О Сенковском как профессоре достаточно сказать несколько слов. Он мог читать блестящие лекции – в этом никто не сомневается – и читал их, пока не занялся журналистикой. Потом кафедра наскучила ему, и он целые годы тянул свое профессорское дело лишь ради пенсии. При этих условиях исполнялось оно, конечно, неважно. Покойный Никитенко между прочим зафиксировал в своем дневнике маленькую сценку, в которой рассказывает, как однажды в университетских коридорах он встретил кучку студентов, “возмущенных грубостью Сенковского”. Где и куда делись эти студенты и чем кончилось их “возмущение” – мы не знаем, но эпизод приводим как любопытный.
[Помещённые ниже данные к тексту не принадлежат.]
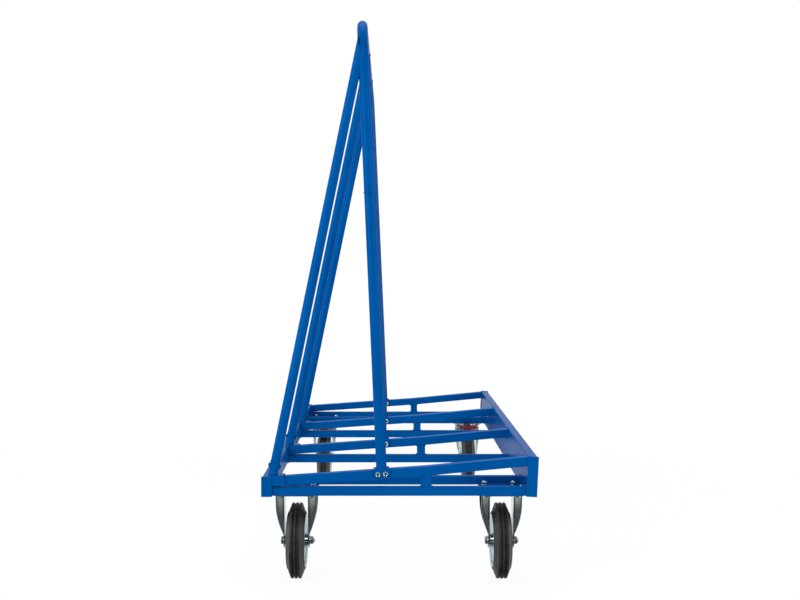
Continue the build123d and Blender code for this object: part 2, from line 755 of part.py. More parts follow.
# Castor bolts come up through both plates, with their nuts inside the frame
bolt_points = castor_bolt_points()
castor_bolt_length = (castor_plate_thickness + mounting_plate_thickness
                      + end_ratio * castor_bolt_radius)
castor_bolts = hex_bolts([Plane((x, y, plate_under)) for x, y in bolt_points],
                         castor_bolt_radius, castor_bolt_length)
save(castor_bolts, "castor_bolts")
castor_nuts = hex_nuts([Plane((x, y, frame_bottom + mounting_plate_thickness))
                        for x, y in bolt_points], castor_bolt_radius)
save(castor_nuts, "castor_nuts")

# Wheels: ribbed rubber tyre, pressed steel centre and roller bearing
tyre_seat = tyre_bore / 2
tyre_half = tyre_width / 2
rim_half = tyre_half - rim_thickness
hub_half = fork_gap / 2 - hub_clearance
disc_radius = tyre_seat * 0.68  # where the pressed disc turns out to the rim
tyre_outline = [
    (rim_half, tyre_seat),
    (rim_half, tyre_seat + rim_lip),
    (tyre_half, tyre_seat + 1.5 * rim_lip),
    (shoulder_width / 2, wheel_radius - shoulder_depth),
    (crown_width / 2, wheel_radius - crown_round),
    (crown_width / 2 - crown_round, wheel_radius)]
rim_outline = [
    (hub_half, bearing_radius),
    (hub_half, hub_radius),
    (hub_half / 3, hub_radius + rim_lip),
    (hub_half / 3, disc_radius),
    (rim_half - rim_thickness, tyre_seat - rim_thickness),
    (tyre_half, tyre_seat),
    (tyre_half, tyre_seat + rim_lip),
    (rim_half, tyre_seat + rim_lip),
    (rim_half, tyre_seat)]
cavity_outline = [
    (hub_half / 3 - rim_thickness, hub_radius),
    (hub_half / 3 - rim_thickness, disc_radius),
    (rim_half - 2.5 * rim_thickness, tyre_seat - rim_thickness)]


def mirrored(points):
    """Close a half outline, given from the middle plane outwards, with its mirror image."""
    return points + [(-along, radius) for along, radius in reversed(points)]


def wheel(x, y, name):
    """One wheel, whose axle runs across the cart. Its outlines are (along, radius)."""
    section = Plane(origin=(x, y, wheel_radius), x_dir=(1, 0, 0), z_dir=(0, -1, 0))
    axle_line = Axis(section.origin, section.x_dir)
    with BuildPart() as tyre:
        with BuildSketch(section):
            Polygon(*mirrored(tyre_outline), align=None)
            with GridLocations(groove_pitch, 1, groove_count, 1):
                with Locations((0, wheel_radius)):
                    Rectangle(groove_width, 2 * groove_depth, mode=Mode.SUBTRACT)
        revolve(axis=axle_line)
    save(tyre.part, f"tyre_{name}")

    with BuildPart() as rim:
        with BuildSketch(section):
            Polygon(*mirrored(rim_outline), align=None)
            Polygon(*mirrored(cavity_outline), align=None, mode=Mode.SUBTRACT)
        revolve(axis=axle_line)
    save(rim.part, f"rim_{name}")

    with BuildPart() as bearing:
        with BuildSketch(axle_plane(x, y, -hub_half)):
            Circle(bearing_radius)
            Circle(sleeve_radius + running_clearance, mode=Mode.SUBTRACT)
        extrude(amount=2 * hub_half)
    save(bearing.part, f"bearing_{name}")


for hand, castor_x in castor_xs.items():
    wheel(castor_x, -castor_y, f"fixed_{hand}")
    wheel(castor_x, castor_y - swivel_trail, f"swivel_{hand}")

# Brake pedals: two ears on a cross pin, a foot plate that rises outwards, and a brake shoe
ear_outside = pedal_ear_gap / 2 + pedal_ear_thickness
pin_half = web_out + 2
for hand, castor_x in castor_xs.items():
    pin_y = castor_y + pedal_pin_y
    pin_line = along_plane(castor_x - pin_half, pin_y, pedal_pin_z)
    with BuildPart() as pedal_pin:
        with BuildSketch(pin_line):
            Circle(pedal_pin_radius)
        extrude(amount=2 * pin_half)
    save(pedal_pin.part, f"pedal_pin_{hand}")

    rise = radians(pedal_rise)
    tread_plane = Plane(origin=(castor_x, pin_y, pedal_pin_z), x_dir=(-1, 0, 0),
                        z_dir=(0, sin(rise), cos(rise)))
    with BuildPart() as pedal:
        with BuildSketch(tread_plane.offset(pedal_pin_radius)):
            with Locations((0, pedal_neck / 2)):
                Rectangle(2 * ear_outside, pedal_neck)
            with Locations((0, (pedal_neck + pedal_reach) / 2)):
                RectangleRounded(pedal_width, pedal_reach - pedal_neck, plate_corner * 6)
        extrude(amount=pedal_thickness)
        with BuildSketch(tread_plane.offset(pedal_pin_radius)):
            with Locations((0, pedal_reach - pedal_thickness / 2)):
                Rectangle(pedal_width - plate_corner * 12, pedal_thickness)
        extrude(amount=-pedal_lip)
        with BuildSketch(tread_plane.offset(pedal_pin_radius)):
            with Locations((0, shoe_start + shoe_length / 2)):
                Rectangle(crown_width, shoe_length)
        extrude(amount=-(pedal_pin_radius + shoe_drop))
        for side in (-1, 1):
            with BuildSketch(along_plane(castor_x + side * pedal_ear_gap / 2, pin_y, pedal_pin_z)):
                Circle(pedal_ear_radius)
            extrude(amount=side * pedal_ear_thickness)
        with BuildSketch(pin_line):
            Circle(pedal_pin_radius + running_clearance)
        extrude(amount=2 * pin_half, mode=Mode.SUBTRACT)
    save(pedal.part, f"brake_pedal_{hand}")
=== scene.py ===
# Drywall cart: finishes, welds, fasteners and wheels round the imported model, with a studio
# floor, soft lights and the photograph's camera. Metres, +Z up, the near end at -Y.
import json
from math import cos, pi, radians, sin, tan

import bmesh
import bpy
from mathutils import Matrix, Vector
from mathutils.bvhtree import BVHTree


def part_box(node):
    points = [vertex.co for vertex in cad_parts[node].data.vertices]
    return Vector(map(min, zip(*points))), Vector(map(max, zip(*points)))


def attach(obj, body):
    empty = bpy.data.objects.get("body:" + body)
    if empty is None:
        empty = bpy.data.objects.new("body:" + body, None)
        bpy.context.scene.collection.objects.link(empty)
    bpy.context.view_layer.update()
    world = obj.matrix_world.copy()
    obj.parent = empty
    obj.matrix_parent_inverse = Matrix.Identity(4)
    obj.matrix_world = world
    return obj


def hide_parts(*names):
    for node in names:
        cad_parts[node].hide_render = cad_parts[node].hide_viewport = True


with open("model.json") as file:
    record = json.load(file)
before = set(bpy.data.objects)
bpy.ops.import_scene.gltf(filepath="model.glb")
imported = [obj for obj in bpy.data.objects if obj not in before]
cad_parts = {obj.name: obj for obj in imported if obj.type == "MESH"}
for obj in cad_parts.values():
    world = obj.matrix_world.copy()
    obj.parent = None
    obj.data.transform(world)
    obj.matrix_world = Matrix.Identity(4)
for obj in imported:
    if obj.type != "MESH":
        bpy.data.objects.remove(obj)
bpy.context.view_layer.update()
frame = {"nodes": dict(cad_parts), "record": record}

# Camera, from the photograph's vanishing point and the near end of the frame
image_width = 800
image_height = 600
vanish_x = 389  # pixel that the level camera looks straight at
vanish_y = 263
lens_pixels = 1111
sensor_mm = 36
camera_place = (-0.029, -3.667, 0.849)
near_clip = 0.05
far_clip = 100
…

Грубое, презрительное отношение к другим – характерная черта героя нашей биографии. “Маленького роста, джентльменски одетый, в лакированных ботинках, с гордо поднятой головою, с презрительной улыбкой и презрительным взглядом – таков Осип Иванович Сенковский”, – если верить его современнику, видевшему его около этой эпохи.

Но мимо всего этого. Не будем наполнять страницы малоинтересными, ничуть для Сенковского не характерными деталями. Биография такого размера, как наша, по необходимости превращается в характеристику, сам же Сенковский интересен для нас прежде всего как журналист. Заметим только, что в результате упорных ученых занятий появился вполне по-европейски образованный человек, о громадных познаниях которого вот что между прочим говорит Дружинин:

“Во всей современной ему (Сенковскому) русской литературе не находилось человека, который в качествах, необходимых для журналиста, мог бы соперничать с основателем “Библиотеки для чтения”. По высокому, солидному, многостороннему образованию Сенковский мог назваться первым из первых литераторов своего времени. Кроме языков древних и восточных, он знал в совершенстве языки: русский, французский, английский, итальянский и польский; кроме глубоких сведений по отрасли наук, которым преимущественно посвятил он свои занятия в молодости (восточные языки и восточная литература), он имел обширные познания в науках естественных и политических. Читая беспрестанно и владея удивительною памятью, Осип Иванович, когда еще его здоровье допускало “излишество труда”, следил за всеми не только первостепенными, но и второстепенными и третьестепенными явлениями современной науки и словесности. Он мог беседовать с первоклассным медиком и удивлять его своими познаниями в области медицинских наук; первостепенные европейские виртуозы отдавали справедливость его парадоксальным, но глубоким взглядам на сокровенные законы их искусства; экономист, разговаривая с Осипом Ивановичем, видел, что ему знакомы труды всех европейских, особенно английских писателей по части политической экономии. Понятно, что при обладании такими средствами Сенковский мог вести и вел свое периодическое издание несравненно лучше, чем его сверстники вели свои журналы”.